DIRECTIONS FOR THIS TASK » Looking through the listing, how many of its lines hold the word "materials"? Answer with only the number.

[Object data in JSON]

---

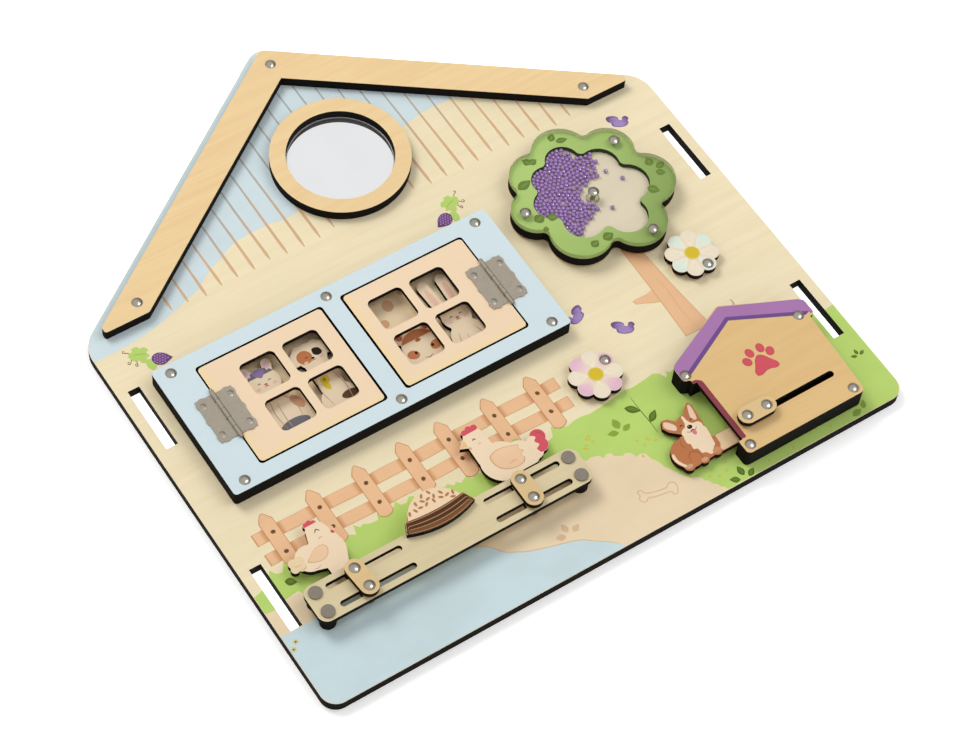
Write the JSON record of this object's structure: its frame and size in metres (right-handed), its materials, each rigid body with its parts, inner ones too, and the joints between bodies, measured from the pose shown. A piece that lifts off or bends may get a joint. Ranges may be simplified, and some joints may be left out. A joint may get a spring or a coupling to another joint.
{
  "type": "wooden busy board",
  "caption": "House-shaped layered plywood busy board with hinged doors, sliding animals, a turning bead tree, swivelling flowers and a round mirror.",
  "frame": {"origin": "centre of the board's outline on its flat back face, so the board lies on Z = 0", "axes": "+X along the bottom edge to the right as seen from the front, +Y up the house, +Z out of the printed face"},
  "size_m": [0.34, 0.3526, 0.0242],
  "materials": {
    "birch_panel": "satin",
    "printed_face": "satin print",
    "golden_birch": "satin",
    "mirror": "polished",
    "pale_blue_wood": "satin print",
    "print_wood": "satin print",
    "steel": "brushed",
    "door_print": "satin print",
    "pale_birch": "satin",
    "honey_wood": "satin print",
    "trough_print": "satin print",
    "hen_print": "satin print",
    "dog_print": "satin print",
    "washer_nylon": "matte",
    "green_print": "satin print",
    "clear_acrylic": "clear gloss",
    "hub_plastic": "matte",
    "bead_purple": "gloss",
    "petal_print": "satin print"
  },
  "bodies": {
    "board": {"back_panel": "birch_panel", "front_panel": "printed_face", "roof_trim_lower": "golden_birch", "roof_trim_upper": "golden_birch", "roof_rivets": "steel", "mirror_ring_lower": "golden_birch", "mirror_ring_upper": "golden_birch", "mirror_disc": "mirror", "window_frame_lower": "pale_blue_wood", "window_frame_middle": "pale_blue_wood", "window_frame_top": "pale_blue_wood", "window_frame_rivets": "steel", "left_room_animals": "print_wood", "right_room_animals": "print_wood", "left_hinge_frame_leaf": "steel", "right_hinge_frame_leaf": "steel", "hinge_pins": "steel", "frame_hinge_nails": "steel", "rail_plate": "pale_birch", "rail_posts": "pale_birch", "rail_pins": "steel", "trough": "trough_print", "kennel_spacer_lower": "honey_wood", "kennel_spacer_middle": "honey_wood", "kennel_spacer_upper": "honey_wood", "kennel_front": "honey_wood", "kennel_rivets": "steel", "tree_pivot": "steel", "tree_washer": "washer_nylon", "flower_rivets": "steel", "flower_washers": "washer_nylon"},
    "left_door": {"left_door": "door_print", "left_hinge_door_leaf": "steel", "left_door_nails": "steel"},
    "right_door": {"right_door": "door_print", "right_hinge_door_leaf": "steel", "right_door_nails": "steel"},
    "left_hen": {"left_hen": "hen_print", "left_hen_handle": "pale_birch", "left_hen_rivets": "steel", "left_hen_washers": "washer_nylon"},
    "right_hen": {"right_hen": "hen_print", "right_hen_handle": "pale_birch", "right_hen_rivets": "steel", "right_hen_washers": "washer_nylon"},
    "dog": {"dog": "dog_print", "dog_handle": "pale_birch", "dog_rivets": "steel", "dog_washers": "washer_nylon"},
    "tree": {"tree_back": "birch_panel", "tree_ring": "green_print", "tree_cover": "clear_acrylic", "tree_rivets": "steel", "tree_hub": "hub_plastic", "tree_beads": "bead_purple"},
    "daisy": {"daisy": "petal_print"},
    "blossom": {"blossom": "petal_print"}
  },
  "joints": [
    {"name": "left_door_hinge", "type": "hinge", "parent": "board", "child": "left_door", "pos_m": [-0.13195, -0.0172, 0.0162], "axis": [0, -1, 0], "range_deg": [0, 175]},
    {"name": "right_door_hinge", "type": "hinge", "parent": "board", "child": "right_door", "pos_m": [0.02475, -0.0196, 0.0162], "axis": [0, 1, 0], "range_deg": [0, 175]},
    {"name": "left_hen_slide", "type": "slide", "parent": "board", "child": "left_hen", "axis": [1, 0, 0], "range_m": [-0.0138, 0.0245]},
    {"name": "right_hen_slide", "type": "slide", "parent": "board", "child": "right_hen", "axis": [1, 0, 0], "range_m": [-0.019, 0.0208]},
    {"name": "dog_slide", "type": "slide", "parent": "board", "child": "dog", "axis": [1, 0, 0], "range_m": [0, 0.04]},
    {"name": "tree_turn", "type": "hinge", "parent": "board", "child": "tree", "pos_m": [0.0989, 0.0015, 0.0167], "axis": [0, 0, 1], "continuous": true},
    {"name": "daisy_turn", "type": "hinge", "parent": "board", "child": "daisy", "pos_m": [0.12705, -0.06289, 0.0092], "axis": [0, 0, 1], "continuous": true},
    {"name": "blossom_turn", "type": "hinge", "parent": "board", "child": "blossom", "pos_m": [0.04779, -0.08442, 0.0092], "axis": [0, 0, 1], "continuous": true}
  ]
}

---

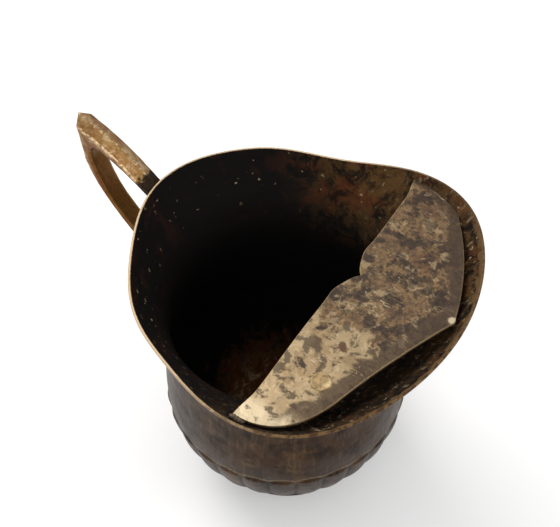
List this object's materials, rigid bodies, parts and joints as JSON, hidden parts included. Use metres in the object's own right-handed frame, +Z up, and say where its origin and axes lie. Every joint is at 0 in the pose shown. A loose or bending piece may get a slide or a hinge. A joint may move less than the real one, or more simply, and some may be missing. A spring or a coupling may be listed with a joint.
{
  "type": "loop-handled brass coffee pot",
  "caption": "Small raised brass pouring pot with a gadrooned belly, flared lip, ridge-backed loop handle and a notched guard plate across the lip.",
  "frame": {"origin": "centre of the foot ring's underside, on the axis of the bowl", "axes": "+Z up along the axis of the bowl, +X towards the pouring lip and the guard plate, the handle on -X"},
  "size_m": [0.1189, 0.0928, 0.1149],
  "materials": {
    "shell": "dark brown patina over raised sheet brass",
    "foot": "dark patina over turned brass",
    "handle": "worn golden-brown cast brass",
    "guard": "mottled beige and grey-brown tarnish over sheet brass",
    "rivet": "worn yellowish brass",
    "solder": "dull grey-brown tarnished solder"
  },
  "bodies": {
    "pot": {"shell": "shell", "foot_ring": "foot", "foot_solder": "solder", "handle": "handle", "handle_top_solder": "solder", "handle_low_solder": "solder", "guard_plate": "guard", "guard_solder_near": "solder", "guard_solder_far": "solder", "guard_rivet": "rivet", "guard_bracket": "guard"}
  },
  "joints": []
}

---

TASK SOLUTION » 4